* [3D code data]
________________________________________

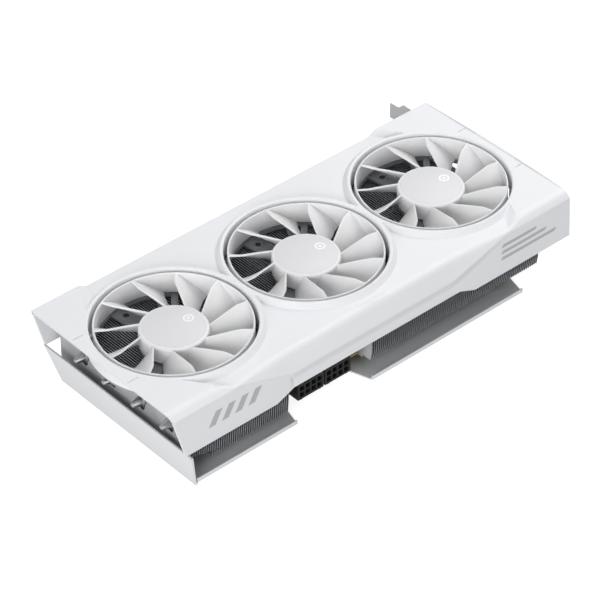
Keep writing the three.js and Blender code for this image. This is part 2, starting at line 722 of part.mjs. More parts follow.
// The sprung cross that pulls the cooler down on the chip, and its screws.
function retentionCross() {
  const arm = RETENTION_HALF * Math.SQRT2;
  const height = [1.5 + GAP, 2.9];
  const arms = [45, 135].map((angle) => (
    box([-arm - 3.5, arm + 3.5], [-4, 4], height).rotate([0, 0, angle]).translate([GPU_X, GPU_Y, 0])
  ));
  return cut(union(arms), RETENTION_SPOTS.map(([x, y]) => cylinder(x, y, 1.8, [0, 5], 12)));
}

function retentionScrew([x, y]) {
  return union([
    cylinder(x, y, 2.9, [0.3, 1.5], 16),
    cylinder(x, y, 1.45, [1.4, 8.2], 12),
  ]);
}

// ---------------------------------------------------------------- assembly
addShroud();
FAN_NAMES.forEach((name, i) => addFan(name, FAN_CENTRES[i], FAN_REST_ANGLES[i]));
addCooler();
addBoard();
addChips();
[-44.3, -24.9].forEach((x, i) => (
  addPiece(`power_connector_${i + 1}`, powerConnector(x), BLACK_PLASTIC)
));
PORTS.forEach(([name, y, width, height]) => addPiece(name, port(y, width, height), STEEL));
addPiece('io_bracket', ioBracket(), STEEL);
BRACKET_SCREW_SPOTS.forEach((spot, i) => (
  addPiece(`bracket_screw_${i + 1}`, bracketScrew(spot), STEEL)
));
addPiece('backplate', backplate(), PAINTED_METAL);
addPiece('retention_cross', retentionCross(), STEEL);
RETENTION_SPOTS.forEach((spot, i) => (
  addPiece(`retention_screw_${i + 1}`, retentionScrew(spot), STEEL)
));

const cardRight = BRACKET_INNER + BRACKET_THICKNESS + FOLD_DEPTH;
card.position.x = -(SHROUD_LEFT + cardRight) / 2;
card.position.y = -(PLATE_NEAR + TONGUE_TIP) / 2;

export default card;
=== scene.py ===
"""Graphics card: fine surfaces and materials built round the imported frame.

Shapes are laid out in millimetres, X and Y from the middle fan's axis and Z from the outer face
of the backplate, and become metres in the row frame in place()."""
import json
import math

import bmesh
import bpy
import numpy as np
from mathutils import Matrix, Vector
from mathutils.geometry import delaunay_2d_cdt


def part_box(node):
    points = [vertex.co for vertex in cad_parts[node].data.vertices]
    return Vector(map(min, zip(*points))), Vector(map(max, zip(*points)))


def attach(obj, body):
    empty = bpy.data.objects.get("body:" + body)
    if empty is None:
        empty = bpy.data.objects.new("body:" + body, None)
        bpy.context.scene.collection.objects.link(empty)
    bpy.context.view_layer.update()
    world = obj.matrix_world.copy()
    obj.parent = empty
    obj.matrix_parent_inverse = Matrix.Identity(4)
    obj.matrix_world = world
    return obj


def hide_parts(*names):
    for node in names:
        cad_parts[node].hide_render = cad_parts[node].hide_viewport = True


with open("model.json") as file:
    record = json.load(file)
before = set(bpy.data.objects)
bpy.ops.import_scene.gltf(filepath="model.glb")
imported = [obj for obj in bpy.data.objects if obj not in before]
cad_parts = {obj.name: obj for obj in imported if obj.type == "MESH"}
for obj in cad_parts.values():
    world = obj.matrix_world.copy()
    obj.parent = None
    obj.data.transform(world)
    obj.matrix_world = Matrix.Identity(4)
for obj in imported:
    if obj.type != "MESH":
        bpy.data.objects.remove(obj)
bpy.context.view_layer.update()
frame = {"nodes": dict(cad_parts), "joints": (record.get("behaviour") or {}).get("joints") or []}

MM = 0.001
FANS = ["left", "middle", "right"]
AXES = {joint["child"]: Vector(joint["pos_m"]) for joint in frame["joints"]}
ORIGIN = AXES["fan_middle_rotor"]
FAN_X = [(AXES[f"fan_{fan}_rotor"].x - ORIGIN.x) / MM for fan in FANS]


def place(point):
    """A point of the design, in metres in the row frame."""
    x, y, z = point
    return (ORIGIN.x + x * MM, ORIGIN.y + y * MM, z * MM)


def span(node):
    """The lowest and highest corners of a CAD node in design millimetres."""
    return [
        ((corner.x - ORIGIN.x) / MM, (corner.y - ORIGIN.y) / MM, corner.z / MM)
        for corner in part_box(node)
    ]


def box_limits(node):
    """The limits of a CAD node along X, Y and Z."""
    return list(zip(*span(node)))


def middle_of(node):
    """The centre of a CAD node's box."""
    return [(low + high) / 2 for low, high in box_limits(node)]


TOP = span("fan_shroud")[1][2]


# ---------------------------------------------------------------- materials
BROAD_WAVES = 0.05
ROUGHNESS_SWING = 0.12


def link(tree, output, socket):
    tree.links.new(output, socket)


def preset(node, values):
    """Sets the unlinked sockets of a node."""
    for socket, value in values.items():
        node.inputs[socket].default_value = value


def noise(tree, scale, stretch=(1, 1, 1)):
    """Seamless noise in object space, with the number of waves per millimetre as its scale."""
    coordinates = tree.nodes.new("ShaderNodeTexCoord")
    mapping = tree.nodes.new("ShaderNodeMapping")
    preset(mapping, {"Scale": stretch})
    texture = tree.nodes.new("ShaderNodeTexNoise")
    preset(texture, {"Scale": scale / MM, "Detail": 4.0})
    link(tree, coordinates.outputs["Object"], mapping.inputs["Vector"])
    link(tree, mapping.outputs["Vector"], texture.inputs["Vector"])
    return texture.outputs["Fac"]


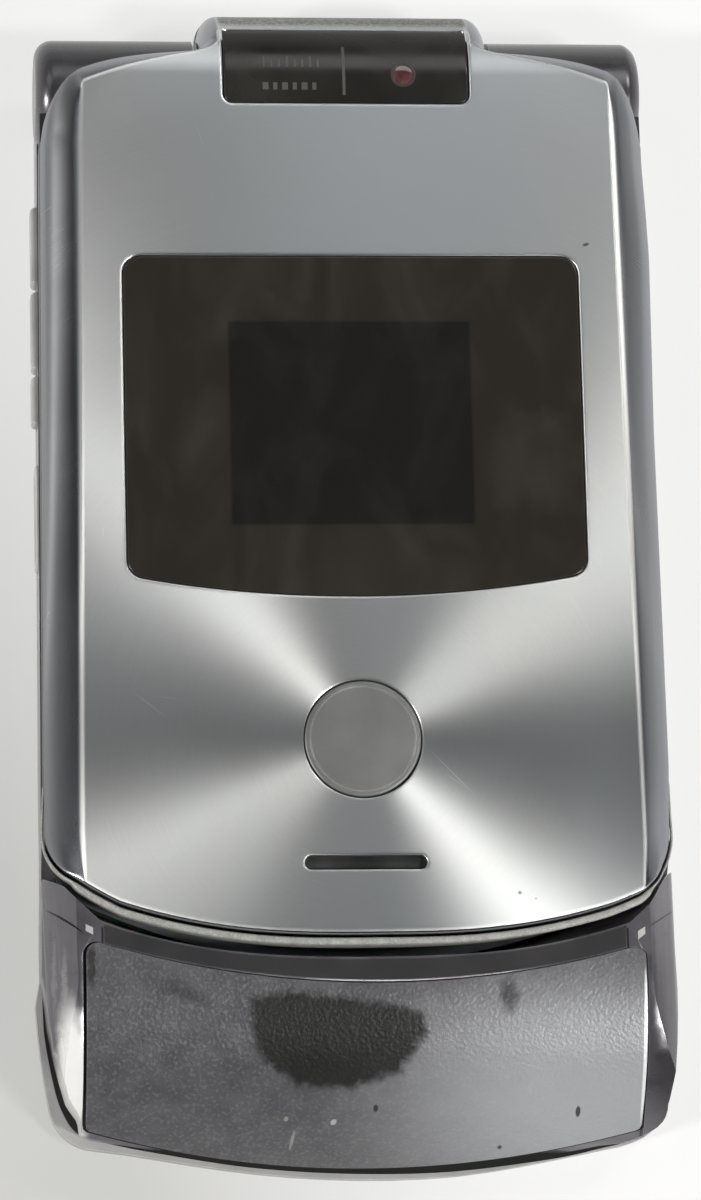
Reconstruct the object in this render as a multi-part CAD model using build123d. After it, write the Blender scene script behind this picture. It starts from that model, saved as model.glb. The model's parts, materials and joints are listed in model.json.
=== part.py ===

________________________________________

* [THE PROBLEM] Above are some lines. Repeat exactly, and only, those from the line that has "const cardRight = BRACKET_INNER" through the line that has "bpy.context.scene.collection.objects.link(empty)".

* [WRITTEN ANSWER]
const cardRight = BRACKET_INNER + BRACKET_THICKNESS + FOLD_DEPTH;
card.position.x = -(SHROUD_LEFT + cardRight) / 2;
card.position.y = -(PLATE_NEAR + TONGUE_TIP) / 2;

export default card;
=== scene.py ===
"""Graphics card: fine surfaces and materials built round the imported frame.

Shapes are laid out in millimetres, X and Y from the middle fan's axis and Z from the outer face
of the backplate, and become metres in the row frame in place()."""
import json
import math

import bmesh
import bpy
import numpy as np
from mathutils import Matrix, Vector
from mathutils.geometry import delaunay_2d_cdt


def part_box(node):
    points = [vertex.co for vertex in cad_parts[node].data.vertices]
    return Vector(map(min, zip(*points))), Vector(map(max, zip(*points)))


def attach(obj, body):
    empty = bpy.data.objects.get("body:" + body)
    if empty is None:
        empty = bpy.data.objects.new("body:" + body, None)
        bpy.context.scene.collection.objects.link(empty)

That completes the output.